**AVAILABLE RECORDS:**
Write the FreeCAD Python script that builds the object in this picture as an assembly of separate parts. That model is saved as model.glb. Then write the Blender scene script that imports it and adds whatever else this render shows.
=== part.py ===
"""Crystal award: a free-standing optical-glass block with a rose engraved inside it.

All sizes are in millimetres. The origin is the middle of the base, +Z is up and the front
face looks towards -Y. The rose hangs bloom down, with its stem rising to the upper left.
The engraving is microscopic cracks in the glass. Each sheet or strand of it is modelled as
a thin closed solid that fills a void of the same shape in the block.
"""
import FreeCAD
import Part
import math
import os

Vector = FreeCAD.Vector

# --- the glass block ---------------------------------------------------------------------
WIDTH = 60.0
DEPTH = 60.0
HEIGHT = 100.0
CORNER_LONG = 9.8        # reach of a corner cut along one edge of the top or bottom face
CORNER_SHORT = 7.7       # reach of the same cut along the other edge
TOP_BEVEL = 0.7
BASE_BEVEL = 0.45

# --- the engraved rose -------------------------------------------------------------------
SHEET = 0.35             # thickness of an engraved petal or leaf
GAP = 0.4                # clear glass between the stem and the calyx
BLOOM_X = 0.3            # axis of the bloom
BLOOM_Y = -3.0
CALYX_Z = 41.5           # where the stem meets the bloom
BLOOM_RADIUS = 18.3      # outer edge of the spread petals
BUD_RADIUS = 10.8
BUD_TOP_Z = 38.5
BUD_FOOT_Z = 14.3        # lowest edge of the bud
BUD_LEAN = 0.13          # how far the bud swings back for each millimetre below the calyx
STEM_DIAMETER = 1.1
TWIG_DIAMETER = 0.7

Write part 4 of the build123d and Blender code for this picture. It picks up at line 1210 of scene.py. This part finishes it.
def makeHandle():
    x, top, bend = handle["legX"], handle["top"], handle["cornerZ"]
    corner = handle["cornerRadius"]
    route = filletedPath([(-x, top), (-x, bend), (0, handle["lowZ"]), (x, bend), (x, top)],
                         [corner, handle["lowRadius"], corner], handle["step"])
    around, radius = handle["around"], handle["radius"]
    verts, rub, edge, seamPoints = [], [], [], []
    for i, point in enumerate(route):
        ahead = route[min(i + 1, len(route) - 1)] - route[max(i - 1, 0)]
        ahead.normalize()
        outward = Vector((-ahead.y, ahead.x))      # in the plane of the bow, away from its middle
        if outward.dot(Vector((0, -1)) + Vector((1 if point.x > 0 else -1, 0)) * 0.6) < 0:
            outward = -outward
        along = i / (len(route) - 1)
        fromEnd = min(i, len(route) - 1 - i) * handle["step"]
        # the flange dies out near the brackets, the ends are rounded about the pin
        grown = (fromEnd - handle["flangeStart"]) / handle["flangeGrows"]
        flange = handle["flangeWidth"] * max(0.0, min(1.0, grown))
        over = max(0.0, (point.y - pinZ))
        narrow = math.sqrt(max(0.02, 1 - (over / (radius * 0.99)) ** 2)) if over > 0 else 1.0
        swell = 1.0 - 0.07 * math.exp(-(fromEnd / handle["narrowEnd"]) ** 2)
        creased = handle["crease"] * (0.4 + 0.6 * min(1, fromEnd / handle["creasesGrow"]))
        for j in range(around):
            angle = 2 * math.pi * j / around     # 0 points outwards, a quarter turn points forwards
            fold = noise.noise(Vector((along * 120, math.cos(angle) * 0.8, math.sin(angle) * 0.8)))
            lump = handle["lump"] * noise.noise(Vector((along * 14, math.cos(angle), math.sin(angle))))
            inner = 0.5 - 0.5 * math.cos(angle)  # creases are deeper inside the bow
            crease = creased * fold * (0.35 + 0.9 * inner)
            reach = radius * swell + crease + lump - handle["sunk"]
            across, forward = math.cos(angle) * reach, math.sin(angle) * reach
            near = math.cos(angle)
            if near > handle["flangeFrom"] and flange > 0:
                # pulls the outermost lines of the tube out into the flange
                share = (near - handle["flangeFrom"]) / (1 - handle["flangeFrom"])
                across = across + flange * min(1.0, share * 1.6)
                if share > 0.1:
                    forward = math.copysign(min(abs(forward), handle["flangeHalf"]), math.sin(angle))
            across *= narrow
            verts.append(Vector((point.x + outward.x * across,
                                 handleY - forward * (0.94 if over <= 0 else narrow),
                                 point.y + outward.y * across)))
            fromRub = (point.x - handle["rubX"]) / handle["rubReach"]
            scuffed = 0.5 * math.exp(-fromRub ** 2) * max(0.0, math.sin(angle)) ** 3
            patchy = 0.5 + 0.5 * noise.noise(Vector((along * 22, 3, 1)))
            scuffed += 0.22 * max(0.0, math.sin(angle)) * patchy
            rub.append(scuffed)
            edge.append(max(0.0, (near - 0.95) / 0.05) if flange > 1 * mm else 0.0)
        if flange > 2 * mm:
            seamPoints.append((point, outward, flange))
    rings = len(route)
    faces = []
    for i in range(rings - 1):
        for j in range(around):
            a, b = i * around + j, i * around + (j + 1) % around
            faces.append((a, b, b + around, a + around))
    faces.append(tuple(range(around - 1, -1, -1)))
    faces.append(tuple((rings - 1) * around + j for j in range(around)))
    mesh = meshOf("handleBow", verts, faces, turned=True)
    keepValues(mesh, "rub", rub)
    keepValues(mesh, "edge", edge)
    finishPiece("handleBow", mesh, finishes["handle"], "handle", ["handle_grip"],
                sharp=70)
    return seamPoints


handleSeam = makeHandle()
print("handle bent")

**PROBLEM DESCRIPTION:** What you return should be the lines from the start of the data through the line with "engraved inside it.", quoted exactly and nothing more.

**SOLUTION FOR THIS PROBLEM:**
Write the FreeCAD Python script that builds the object in this picture as an assembly of separate parts. That model is saved as model.glb. Then write the Blender scene script that imports it and adds whatever else this render shows.
=== part.py ===
"""Crystal award: a free-standing optical-glass block with a rose engraved inside it.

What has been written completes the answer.